Success Story
How a Brampton Family Cut Their Electricity Bill from $280 to $12 per Month with Solar
A family of five in Brampton, Ontario installed a 10 kW solar + battery system and slashed their annual energy costs by over $3,200. Here’s exactly how the numbers work.
This scenario is based on typical installation data for Ontario as of early 2026. Names and specific details are illustrative. All financial figures are calculated from Ontario Energy Board rate data, HRS program details, and average installer pricing. Actual results vary based on system size, roof orientation, electricity rates, and available incentives.

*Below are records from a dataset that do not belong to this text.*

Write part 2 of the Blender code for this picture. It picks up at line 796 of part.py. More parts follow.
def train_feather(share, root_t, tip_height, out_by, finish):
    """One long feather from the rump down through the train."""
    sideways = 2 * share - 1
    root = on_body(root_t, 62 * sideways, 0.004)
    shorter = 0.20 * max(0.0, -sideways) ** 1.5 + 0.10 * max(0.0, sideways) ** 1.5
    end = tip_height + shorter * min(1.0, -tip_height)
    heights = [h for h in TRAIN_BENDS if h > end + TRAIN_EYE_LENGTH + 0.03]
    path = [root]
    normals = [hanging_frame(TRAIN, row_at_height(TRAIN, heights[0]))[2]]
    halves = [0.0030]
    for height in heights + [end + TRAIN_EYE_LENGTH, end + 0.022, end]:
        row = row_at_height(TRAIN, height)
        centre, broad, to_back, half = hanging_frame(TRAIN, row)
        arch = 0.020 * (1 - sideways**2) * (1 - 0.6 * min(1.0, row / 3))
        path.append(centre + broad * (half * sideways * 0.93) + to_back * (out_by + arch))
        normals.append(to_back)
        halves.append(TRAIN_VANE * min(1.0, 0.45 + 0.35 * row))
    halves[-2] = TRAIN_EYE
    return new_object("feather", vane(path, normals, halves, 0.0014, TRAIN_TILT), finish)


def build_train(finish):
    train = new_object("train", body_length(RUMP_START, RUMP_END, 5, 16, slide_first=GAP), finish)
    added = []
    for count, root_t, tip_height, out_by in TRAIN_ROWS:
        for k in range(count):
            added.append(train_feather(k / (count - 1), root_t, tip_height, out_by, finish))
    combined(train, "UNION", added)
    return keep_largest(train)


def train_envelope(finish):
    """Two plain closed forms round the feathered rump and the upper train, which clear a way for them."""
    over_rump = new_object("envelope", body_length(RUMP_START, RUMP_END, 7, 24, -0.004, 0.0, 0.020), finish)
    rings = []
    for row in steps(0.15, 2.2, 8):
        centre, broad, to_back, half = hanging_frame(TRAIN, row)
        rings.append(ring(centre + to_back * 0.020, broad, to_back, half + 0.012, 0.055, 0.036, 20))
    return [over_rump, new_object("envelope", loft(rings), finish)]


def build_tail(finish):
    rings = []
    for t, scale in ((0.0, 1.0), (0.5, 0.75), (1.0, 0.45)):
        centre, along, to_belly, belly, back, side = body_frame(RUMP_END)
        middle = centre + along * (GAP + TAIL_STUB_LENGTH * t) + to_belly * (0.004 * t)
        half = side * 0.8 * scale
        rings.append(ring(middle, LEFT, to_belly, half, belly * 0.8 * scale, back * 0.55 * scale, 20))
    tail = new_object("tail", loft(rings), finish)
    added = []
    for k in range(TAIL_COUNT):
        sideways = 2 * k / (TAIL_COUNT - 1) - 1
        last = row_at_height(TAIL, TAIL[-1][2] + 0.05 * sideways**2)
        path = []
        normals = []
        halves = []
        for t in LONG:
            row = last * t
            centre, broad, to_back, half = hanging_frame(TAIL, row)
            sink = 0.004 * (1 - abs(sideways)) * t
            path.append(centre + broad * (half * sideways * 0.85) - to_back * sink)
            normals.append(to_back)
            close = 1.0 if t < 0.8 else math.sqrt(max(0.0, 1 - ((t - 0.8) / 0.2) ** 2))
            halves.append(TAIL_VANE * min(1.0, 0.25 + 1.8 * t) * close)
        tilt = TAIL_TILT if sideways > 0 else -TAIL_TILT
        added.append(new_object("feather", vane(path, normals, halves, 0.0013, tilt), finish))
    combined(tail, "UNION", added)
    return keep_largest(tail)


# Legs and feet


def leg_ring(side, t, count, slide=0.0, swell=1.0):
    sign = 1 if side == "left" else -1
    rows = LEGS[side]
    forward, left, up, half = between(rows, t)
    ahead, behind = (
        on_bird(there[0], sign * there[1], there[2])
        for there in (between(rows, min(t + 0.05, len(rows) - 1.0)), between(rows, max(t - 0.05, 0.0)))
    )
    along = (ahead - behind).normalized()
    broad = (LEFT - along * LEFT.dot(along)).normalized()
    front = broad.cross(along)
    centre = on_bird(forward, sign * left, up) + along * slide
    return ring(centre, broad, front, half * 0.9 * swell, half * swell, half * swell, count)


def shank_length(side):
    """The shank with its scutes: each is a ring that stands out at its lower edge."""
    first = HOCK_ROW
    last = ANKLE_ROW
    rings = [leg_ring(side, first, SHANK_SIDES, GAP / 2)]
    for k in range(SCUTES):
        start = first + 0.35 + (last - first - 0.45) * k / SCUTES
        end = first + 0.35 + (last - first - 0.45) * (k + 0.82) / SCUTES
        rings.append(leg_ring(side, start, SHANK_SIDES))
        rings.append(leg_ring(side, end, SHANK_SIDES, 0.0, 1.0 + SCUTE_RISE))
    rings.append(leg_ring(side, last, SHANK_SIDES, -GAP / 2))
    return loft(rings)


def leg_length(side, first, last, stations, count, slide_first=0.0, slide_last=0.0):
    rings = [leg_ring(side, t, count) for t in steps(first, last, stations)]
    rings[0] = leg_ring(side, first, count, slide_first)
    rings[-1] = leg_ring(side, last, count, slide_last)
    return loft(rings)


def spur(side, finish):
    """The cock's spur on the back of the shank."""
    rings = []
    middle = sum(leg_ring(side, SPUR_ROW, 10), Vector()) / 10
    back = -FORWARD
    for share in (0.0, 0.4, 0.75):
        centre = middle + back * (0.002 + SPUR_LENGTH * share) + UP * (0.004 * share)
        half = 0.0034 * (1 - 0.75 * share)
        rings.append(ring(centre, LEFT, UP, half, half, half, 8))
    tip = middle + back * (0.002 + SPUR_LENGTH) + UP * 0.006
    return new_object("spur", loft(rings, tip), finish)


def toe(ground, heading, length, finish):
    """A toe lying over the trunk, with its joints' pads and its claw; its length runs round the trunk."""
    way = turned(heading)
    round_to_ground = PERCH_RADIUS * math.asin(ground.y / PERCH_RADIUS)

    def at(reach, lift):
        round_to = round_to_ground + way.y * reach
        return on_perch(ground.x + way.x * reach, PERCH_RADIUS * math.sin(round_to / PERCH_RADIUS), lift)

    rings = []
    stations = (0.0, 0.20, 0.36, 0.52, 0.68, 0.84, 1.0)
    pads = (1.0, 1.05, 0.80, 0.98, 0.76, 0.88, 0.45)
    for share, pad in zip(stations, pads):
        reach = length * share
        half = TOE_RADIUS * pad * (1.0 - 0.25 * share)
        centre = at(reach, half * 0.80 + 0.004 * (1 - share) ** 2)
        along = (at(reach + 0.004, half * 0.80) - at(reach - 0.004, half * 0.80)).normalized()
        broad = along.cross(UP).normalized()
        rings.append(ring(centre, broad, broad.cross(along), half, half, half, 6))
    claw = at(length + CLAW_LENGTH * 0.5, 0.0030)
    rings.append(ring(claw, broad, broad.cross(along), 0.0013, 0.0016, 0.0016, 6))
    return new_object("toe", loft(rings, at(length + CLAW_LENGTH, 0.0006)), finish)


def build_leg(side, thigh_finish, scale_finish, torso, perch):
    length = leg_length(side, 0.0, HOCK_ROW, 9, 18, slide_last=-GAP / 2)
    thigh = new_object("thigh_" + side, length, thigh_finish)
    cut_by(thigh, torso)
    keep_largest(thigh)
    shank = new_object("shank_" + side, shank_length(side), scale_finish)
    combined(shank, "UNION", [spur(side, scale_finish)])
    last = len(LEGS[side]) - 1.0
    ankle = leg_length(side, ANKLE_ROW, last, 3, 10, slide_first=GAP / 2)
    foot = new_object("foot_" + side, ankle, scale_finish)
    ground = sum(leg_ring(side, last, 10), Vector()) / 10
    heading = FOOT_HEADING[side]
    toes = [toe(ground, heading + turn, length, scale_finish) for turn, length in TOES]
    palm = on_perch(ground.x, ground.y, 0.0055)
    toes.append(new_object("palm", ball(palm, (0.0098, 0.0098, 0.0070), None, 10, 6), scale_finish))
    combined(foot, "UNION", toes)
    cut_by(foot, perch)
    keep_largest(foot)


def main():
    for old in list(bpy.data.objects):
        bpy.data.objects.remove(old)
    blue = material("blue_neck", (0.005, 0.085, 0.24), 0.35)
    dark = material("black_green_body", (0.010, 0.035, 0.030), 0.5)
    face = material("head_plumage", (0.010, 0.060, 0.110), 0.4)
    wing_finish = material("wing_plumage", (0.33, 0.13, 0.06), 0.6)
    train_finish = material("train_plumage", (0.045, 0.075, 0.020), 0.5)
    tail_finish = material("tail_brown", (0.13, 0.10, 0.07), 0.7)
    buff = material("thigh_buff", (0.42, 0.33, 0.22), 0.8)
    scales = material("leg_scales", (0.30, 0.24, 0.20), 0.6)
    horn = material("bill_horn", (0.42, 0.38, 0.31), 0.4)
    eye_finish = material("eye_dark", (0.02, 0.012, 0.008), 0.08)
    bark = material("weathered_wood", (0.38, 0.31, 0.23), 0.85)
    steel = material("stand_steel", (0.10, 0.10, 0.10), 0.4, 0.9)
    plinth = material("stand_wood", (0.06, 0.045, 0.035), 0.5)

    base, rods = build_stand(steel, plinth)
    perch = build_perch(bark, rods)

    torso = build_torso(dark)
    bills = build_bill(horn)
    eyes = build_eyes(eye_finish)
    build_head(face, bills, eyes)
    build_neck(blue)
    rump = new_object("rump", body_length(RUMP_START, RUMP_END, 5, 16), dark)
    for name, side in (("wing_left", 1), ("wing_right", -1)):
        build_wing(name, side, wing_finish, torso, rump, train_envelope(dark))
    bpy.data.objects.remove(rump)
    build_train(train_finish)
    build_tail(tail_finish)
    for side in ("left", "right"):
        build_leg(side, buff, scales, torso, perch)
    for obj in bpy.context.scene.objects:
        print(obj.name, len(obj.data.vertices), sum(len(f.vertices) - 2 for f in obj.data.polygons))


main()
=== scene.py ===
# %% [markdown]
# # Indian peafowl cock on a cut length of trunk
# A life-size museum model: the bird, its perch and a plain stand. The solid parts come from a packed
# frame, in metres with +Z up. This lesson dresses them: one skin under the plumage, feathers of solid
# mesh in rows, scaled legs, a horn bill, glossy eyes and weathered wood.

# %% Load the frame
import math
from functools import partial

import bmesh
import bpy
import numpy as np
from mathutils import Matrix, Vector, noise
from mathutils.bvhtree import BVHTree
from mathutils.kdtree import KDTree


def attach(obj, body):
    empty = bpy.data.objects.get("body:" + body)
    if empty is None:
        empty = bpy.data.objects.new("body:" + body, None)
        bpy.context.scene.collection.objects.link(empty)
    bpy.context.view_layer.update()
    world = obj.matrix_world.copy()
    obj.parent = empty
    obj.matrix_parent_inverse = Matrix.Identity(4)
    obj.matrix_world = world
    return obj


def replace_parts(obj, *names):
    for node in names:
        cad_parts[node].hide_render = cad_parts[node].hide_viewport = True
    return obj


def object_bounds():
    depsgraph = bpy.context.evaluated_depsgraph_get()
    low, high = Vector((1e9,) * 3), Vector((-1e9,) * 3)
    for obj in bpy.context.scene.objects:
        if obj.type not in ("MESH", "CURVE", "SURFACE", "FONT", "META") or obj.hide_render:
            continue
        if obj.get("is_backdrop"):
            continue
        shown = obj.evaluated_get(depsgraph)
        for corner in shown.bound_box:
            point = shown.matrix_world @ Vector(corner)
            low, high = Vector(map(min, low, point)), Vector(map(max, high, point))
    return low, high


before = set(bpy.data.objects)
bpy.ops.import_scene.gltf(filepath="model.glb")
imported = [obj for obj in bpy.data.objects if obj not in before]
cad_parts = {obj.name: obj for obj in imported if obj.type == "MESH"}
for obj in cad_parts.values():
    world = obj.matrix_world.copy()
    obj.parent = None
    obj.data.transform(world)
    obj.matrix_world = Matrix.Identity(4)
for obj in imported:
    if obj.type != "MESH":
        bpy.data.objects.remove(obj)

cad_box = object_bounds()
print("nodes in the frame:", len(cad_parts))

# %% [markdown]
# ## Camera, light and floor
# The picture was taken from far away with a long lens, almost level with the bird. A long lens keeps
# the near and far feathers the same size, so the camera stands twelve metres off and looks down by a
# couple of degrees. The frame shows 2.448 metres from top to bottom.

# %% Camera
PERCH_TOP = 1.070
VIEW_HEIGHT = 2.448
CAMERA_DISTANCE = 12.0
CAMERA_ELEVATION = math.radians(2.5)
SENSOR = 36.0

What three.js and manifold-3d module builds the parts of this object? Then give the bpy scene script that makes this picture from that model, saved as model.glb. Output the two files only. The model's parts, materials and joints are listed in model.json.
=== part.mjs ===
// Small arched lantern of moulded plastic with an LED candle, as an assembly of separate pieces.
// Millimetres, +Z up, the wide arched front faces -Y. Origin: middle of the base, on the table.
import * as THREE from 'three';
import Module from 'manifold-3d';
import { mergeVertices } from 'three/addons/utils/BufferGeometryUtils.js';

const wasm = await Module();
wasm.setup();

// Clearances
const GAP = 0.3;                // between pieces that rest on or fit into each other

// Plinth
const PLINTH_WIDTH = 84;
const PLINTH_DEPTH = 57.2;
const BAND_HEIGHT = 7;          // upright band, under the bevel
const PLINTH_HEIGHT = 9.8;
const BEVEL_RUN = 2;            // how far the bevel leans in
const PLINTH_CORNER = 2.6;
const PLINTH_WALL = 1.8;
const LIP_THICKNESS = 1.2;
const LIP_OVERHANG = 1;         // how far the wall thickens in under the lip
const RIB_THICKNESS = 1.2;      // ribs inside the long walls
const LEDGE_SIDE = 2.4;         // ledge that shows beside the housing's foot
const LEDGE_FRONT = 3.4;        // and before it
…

$12 per month. That’s what a representative Brampton family of five pays for electricity after installing a 10 kW solar system with battery storage on their detached home. Before solar, their monthly bill averaged $280 — typical for a 2,400 sq ft home with central air, a growing family, and an electric vehicle. Ontario solar panel savings at this scale aren’t theoretical; they’re built on real rate data and verified system performance.
The Challenge: $3,360 per Year in Electricity
The scenario: a family of five in a 4-bedroom detached home in Brampton, Ontario. Monthly electricity consumption: approximately 1,200-1,400 kWh. On Ontario’s Time-of-Use (TOU) rate plan, the blended rate works out to roughly 16-17c/kWh after delivery charges and taxes.
Annual electricity cost: approximately $3,360.
Their main concerns before going solar:
- Upfront cost. Would they need $30,000 cash?
- Winter production. Does solar work when there’s snow on the roof?
- Roof suitability. South-facing roof with dormer and chimney — shading concern.
Going Solar: The Installation
| Detail | Value |
|---|---|
| Location | Brampton, Ontario |
| Home Type | 4-bed detached, 2,400 sq ft |
| System Size | 10 kW (24 x 410W panels) |
| Panel Brand | Silfab SIL-410 BG (all-black) |
| Inverter | Enphase IQ8M microinverters |
| Battery | Tesla Powerwall 3 (13.5 kWh) |
| Total Cost | $38,000 (before incentives) |
| Incentives | $5,000 HRS solar + $5,000 HRS battery |
| Net Cost | $28,000 |
| Monthly Bill Before | $280 |
| Monthly Bill After | ~$12 (delivery charges only) |
| Annual Savings | ~$3,216 |
| Payback Period | 8.7 years |
| Rate Plan | Ultra-Low Overnight (ULO) |
| Install Timeline | 3 weeks (consultation to grid connection) |
Silfab SIL-410 BG panels: All-black, 21.4% efficiency. 30-year warranty. Made in North America.
Enphase IQ8M microinverters: Each panel independent, solving shading. 25-year warranty.
Tesla Powerwall 3: Enables ULO rate arbitrage — charge at 3.9c/kWh, discharge at 39.1c/kWh peak. Adds ~$1,285/year in savings.
Key Takeaway
At $28,000 net cost, the system saves $3,216 annually — paying for itself in 8.7 years. Over 25 years, total savings exceed $80,000.
The Numbers: 12 Months of Production Data
| Month | Solar Production | Grid Import | Grid Export | Monthly Bill |
|---|---|---|---|---|
| January | 520 kWh | 680 kWh | 40 kWh | $48 |
| February | 620 kWh | 580 kWh | 60 kWh | $38 |
| March | 880 kWh | 380 kWh | 120 kWh | $18 |
| April | 1,050 kWh | 200 kWh | 280 kWh | $8 |
| May | 1,200 kWh | 120 kWh | 380 kWh | $5 |
| June | 1,280 kWh | 100 kWh | 420 kWh | $5 |
| July | 1,320 kWh | 180 kWh | 400 kWh | $8 |
| August | 1,200 kWh | 200 kWh | 340 kWh | $10 |
| September | 980 kWh | 280 kWh | 180 kWh | $14 |
| October | 720 kWh | 480 kWh | 80 kWh | $28 |
| November | 480 kWh | 720 kWh | 20 kWh | $52 |
| December | 380 kWh | 820 kWh | 10 kWh | $58 |
| Annual | 10,630 kWh | 4,740 kWh | 2,330 kWh | ~$292/yr |
- Self-consumption rate: ~78% with battery
- Winter reality: Reduced but not eliminated — January/December still need grid power
- Summer surplus: Net metering credits offset shoulder-season imports
- Honest annual average: ~$24/month — a 91% reduction from $280
Life After Solar
The EV factor: EV charging at 3.9c/kWh overnight — ~$1.50 for 400 km range. Annual EV savings: ~$600.
Winter exceeded expectations. Even January produced 520 kWh, offsetting nearly half the month’s usage.
Would they do it again? Yes — but they’d add a second Powerwall to push self-consumption above 90%.